6. What if I don’t get anything from a relative that I was expecting to inherit from?
An individual is free to leave their estate to whoever they wish. However, in certain circumstances, a will can be challenged, or you can make a claim against an estate if you were financially dependent on the person who has passed away. An adult child of independent means would struggle to make a claim. However, a spouse or a co-habiting partner who has not been sufficiently provided for would have a stronger claim.
7. Can I transfer my house to my children?
This is a question we are frequently asked, and my reply would be: Why? Your motivation is a key factor and if it is because you think it will save long-term care fees it is unlikely to work. Local authorities have extended powers to pursue assets in such circumstances. Giving your home to your children while you continue to live in it also makes you vulnerable. Were your children to go through a divorce or bankruptcy and the property was in their name, it would be taken into account as part of their assets. You can leave your house through your will instead.
8. Do I need a Lasting Power of Attorney?
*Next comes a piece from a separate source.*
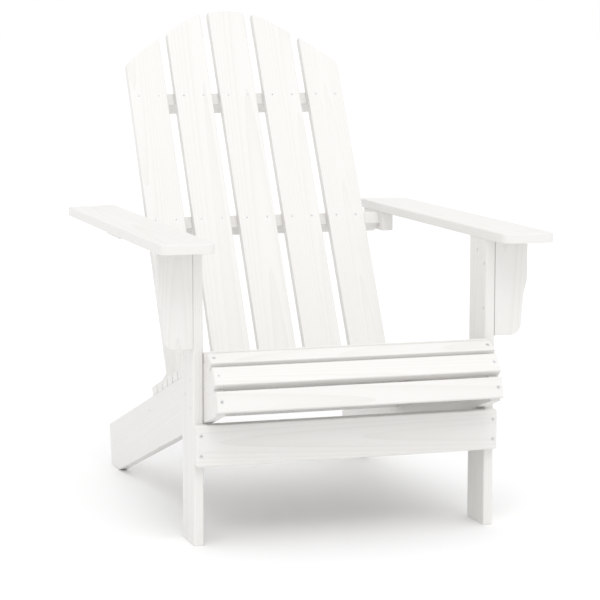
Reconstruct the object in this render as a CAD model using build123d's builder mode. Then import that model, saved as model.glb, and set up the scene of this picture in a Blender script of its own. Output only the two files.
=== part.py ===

A will deals with your affairs once you have passed away. A Lasting Power of Attorney is where you appoint one or more people as your attorney to deal with your property and finances and/or health and welfare decisions during your lifetime. Lasting Powers of Attorney must be registered with the Office of the Public Guardian before they can be used. A Lasting Power of Attorney can still be used if the donor later loses mental capacity.
If you don’t have a Power of Attorney in place and you do suffer a loss of mental capacity, someone would need to apply to the Court of Protection to be appointed as your Deputy in order to deal with your affairs. This is a more expensive and lengthy process.
9. Should I be worried about inheritance tax?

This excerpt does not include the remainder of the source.